J.-F. M.: J’ai appris récemment qu’un ami d’enfance que j’avais perdu de vue s’était suicidé. Je ne peux rien faire contre le suicide de quelqu’un, mais je peux divertir, soulager, changer les idées. Il y a des téléspectateurs qui regardent Un gars le soir et qui me disent qu’à part mon émission il n’y a pas grand-chose qui les raccroche à la vie. Ça rend utile.

Sélection: Vous n’en avez pas marre du «gros cave»?
J.-F. M.: Parfois ça me pèse, car ça me met en présence de «modèles de base» qui prennent tout au pied de la lettre. Une des choses qui m’irritent le plus dans la vie, c’est le manque d’ouverture d’esprit. Par exemple, l’ex-fumeur qui a pompé durant 30 ans et qui fait le dégoûté quand on en allume une devant lui. Ou l’intolérance des gens pour les passions des autres. Parce que j’étais fier de ma voiture, quelqu’un m’a dit un jour: «Je n’en reviens pas que tu dépenses des sommes aussi importantes pour une auto, alors qu’il y a des gens qui crèvent de faim.»

Sélection: Pour moins choquer une partie du public qui adhérerait sans doute à votre contenu, vous n’avez jamais pensé à amortir la livraison de votre humour en utilisant un ton et un langage moins grossiers?
J.-F. M.: Aussitôt que j’essaie de polir mes numéros, de les rendre plus intelligents, je reçois des réactions négatives. On me dit que je suis en train de me ramollir, on pense que je veux plaire à tout le monde.

Sélection: En tout cas, vous plaisez, puisque, par scrutin populaire, vous avez été nommé l’humoriste de l’année au dernier gala des Olivier.
J.-F. M.: Je m’attends toujours à ce qu’on vienne m’enlever le trophée. J’avais vraiment renoncé à être «la plus belle du bal», et j’étais très content de mon rôle de mal-aimé.

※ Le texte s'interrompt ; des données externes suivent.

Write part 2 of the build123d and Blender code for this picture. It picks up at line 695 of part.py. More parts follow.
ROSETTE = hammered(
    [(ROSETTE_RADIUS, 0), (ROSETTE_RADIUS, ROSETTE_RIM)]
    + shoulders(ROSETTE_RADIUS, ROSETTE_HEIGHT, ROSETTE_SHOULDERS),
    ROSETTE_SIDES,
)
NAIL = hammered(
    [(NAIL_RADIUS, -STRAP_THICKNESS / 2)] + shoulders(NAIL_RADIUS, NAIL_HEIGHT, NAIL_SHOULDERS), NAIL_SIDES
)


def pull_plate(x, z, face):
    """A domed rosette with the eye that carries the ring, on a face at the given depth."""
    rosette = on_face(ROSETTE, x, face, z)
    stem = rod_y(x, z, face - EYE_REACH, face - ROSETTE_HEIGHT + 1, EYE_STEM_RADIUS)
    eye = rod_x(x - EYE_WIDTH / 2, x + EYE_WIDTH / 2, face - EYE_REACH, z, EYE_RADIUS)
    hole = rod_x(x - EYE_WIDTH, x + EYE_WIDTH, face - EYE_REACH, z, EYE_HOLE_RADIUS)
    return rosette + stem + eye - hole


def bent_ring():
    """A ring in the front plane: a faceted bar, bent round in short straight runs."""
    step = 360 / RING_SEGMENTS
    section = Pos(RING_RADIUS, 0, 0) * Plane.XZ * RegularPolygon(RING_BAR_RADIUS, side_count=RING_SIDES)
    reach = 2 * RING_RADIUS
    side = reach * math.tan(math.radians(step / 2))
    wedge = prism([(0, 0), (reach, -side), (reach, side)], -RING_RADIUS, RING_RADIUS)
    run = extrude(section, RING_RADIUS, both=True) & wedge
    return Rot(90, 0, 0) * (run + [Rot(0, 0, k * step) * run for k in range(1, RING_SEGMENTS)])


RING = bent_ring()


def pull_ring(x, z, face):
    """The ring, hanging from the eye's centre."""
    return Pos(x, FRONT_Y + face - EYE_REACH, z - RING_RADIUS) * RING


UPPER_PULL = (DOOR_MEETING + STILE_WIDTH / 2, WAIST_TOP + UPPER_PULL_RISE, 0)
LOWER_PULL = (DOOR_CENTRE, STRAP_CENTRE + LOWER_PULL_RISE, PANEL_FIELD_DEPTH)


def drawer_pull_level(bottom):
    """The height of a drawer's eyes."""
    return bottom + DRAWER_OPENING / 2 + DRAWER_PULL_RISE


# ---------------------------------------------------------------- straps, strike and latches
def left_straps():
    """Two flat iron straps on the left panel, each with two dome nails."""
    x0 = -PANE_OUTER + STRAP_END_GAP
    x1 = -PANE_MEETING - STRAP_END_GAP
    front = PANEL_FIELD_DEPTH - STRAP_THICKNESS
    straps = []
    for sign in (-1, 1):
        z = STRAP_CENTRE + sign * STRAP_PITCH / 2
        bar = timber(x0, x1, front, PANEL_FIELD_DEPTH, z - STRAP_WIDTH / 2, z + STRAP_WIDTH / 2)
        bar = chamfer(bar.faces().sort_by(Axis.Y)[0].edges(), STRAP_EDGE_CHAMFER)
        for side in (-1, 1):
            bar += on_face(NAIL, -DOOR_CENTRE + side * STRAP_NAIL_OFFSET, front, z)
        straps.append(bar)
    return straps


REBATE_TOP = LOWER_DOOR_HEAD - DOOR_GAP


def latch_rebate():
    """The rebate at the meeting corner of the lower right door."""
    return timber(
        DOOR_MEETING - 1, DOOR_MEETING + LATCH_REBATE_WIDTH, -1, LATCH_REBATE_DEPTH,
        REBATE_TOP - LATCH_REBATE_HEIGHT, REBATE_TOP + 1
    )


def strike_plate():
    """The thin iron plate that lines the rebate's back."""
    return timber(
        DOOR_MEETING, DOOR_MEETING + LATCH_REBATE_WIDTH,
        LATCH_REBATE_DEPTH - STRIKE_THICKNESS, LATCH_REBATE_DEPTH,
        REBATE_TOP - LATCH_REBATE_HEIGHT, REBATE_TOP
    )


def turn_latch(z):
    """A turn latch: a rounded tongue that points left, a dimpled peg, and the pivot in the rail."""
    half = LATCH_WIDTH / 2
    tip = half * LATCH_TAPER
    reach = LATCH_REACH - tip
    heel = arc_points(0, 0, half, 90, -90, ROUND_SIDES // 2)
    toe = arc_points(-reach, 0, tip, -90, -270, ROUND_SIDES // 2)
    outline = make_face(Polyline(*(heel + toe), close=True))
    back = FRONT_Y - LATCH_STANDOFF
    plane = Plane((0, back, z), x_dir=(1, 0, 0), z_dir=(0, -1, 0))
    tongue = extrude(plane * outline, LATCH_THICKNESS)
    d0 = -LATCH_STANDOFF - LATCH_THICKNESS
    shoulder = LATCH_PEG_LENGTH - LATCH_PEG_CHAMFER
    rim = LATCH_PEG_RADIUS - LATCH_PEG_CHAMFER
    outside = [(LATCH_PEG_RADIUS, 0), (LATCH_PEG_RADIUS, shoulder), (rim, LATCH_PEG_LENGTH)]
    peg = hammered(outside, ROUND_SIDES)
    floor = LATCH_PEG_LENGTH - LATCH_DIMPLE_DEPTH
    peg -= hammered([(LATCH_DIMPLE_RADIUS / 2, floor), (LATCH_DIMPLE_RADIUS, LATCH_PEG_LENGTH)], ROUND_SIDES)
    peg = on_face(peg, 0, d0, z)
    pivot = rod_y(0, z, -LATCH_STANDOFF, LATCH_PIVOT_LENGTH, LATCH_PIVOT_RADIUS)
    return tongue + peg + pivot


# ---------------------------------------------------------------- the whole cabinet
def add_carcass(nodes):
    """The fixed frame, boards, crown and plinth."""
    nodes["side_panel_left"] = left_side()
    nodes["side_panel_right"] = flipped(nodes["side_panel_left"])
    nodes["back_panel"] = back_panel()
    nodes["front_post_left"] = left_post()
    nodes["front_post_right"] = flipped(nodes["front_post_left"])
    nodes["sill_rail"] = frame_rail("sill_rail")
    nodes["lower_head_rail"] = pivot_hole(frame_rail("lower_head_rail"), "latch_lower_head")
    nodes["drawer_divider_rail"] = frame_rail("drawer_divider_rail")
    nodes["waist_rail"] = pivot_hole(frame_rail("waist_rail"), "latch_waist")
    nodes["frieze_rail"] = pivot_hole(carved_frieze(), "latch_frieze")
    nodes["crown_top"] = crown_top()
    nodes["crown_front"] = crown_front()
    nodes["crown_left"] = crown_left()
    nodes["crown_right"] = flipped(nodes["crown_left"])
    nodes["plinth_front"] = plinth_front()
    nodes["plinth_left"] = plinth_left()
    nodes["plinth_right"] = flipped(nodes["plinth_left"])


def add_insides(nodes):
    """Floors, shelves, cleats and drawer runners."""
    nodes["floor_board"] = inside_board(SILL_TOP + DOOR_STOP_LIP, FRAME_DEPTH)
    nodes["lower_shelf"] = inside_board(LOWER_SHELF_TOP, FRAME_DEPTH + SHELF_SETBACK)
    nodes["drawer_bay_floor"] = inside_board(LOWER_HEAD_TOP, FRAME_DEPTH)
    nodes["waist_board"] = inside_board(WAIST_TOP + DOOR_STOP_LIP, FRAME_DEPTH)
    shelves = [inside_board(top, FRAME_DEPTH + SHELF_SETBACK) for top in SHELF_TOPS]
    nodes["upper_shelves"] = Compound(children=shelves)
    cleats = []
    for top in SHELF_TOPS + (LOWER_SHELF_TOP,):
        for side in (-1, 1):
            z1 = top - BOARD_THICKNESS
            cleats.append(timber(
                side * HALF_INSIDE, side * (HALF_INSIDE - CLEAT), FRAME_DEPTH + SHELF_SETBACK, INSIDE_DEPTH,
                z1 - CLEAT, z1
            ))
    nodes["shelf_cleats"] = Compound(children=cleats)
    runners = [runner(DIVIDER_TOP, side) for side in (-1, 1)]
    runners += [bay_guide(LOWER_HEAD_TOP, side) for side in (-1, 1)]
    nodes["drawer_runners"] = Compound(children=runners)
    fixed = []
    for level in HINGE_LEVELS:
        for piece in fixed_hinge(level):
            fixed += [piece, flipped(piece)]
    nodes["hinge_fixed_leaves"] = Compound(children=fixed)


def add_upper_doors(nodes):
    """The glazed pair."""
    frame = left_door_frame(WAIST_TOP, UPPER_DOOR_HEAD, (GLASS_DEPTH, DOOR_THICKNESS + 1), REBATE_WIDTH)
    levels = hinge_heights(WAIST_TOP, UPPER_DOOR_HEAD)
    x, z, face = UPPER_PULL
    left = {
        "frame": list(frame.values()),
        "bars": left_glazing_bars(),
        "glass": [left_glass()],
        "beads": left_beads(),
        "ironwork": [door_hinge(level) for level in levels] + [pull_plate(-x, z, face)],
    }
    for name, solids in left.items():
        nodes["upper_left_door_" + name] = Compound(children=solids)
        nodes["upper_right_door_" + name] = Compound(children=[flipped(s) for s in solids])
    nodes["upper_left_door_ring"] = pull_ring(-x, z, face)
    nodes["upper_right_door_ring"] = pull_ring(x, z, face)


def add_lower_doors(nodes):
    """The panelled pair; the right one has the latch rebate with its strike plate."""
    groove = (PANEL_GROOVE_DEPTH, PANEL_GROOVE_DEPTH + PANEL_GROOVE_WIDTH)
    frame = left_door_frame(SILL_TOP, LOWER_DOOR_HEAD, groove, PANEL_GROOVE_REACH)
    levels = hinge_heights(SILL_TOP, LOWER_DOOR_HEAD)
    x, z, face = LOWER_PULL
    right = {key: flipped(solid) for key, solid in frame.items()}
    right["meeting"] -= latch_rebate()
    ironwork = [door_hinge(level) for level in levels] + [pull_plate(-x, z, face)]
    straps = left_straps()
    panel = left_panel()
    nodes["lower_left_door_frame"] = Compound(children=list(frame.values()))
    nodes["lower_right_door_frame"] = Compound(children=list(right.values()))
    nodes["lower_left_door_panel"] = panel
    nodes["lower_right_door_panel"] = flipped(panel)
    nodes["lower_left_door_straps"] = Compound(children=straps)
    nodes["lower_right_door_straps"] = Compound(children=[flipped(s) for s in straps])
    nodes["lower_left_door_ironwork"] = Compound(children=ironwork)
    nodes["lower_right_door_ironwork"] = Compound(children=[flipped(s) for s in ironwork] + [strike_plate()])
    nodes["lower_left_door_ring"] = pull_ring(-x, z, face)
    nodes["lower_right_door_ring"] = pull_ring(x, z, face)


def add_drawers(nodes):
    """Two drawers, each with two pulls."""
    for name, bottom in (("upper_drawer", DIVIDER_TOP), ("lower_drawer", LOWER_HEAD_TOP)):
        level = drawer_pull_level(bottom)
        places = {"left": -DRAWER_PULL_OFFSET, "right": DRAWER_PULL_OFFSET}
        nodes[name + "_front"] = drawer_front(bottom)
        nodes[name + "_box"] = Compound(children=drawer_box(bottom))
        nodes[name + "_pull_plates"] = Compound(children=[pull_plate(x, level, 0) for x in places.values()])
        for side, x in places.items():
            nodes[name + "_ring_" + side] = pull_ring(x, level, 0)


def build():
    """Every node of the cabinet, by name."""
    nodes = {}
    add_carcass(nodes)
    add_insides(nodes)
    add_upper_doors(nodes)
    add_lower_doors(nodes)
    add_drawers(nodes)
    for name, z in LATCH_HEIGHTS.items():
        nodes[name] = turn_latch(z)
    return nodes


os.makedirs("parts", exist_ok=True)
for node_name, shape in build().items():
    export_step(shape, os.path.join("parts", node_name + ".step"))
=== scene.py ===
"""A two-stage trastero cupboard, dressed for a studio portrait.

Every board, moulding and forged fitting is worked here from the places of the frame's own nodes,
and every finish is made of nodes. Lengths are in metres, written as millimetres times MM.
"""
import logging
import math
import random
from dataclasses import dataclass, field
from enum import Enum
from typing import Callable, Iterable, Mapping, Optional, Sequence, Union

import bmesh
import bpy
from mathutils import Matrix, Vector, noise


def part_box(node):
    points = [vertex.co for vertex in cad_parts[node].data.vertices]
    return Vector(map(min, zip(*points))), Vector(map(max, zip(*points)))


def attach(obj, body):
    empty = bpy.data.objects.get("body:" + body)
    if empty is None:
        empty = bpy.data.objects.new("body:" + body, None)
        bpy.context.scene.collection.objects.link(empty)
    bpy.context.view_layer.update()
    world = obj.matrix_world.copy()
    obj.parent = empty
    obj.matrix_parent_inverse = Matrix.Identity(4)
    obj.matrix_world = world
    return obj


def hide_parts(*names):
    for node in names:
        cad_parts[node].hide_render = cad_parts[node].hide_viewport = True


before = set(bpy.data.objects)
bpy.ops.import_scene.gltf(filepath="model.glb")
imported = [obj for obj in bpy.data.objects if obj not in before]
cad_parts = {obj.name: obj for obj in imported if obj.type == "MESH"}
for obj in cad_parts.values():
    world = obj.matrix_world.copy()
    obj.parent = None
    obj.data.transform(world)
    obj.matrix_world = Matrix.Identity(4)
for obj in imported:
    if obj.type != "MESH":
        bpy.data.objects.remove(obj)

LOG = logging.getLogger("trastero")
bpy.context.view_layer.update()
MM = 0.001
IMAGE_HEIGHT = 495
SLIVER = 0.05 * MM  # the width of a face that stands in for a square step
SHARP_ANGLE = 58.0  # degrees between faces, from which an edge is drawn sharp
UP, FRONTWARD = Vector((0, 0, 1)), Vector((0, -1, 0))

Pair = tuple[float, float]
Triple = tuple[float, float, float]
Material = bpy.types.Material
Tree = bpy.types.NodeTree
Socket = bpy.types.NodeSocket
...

Sélection: Vivez-vous bien avec le succès?
J.-F. M.: Dans ce métier, à chaque up correspond un down. Il faut gérer la dépression qui vient avec le succès, sinon tu finis par croire que c’est normal que les gens t’applaudissent, paient le gros prix pour venir t’écouter parler, que c’est normal d’être millionnaire. Il n’y a rien de normal là-dedans.

Sélection: Etes-vous en train de nous dire que vous êtes millionnaire?
J.-F. M.: Je ne peux pas disposer d’un million en liquide, mais en actif, oui. Et ça ne me dérange pas que vous l’écriviez, mais je sais que parler d’argent met les gens en tabar… Moi, je suis content quand quelqu’un peut s’acheter une Ferrari s’il en a envie. Le problème n’est pas d’avoir de l’argent, c’est la façon dont on l’acquiert.

Sélection: Pensez-vous que votre père, que vous avez à peine connu, serait fier de vous?
J.-F. M. : Si mon père vivait, je serais un autre homme, et sans doute pas humoriste. Je serais probablement moins tolérant parce que j’aurais peut-être eu la vie plus facile. Mon père, extrêmement ambitieux, voulait être millionnaire à 40 ans et, s’il n’était pas mort à 30, il le serait sans doute devenu. Par manque de père et de repères, j’ai longtemps cherché l’acceptation des autres. J’étais un petit gars poli, qui faisait le moins de vagues possible. Jamais quelqu’un qui m’a connu jeune n’aurait pu prédire le «monstre» que j’allais devenir!

Sélection: Son décès vous a-t-il fragilisé face à la mort?
J.-F. M.: Quand j’ai fait confiance à la vie, elle m’a souvent trahie. Par contre, j’essaie de ne pas refuser les rendez-vous qu’elle me donne. C’est pour ça que je suis très actif, que j’accumule les contrats. La vie, je la vois comme une femme qui se fait belle pour toi et qui t’invite à sortir. Tu ne dois pas lui poser un lapin.

Sélection: Souhaitez-vous avoir des enfants?
J.-F. M.: Je trouve que j’ai passé l’âge. Je me suis habitué à mon confort. Mon besoin de pérennité, je l’assouvis dans mon travail. Mais si ma blonde m’annonçait qu’elle est enceinte, ça ne serait pas une catastrophe.

Sélection: Etes-vous porte-parole de quelque chose?
J.-F. M.: Porte-parole de rien, mais souvent volontaire pour des spectacles-bénéfice. S’il y a une cause qui me tient vraiment à cœur, c’est la SPCA. J’ai deux chiens; je sais combien ces bêtes font confiance à leurs maîtres, qu’elles peuvent avoir peur et souffrir. Au fond, j’essaie de défendre ceux qui n’ont pas la possibilité de le faire.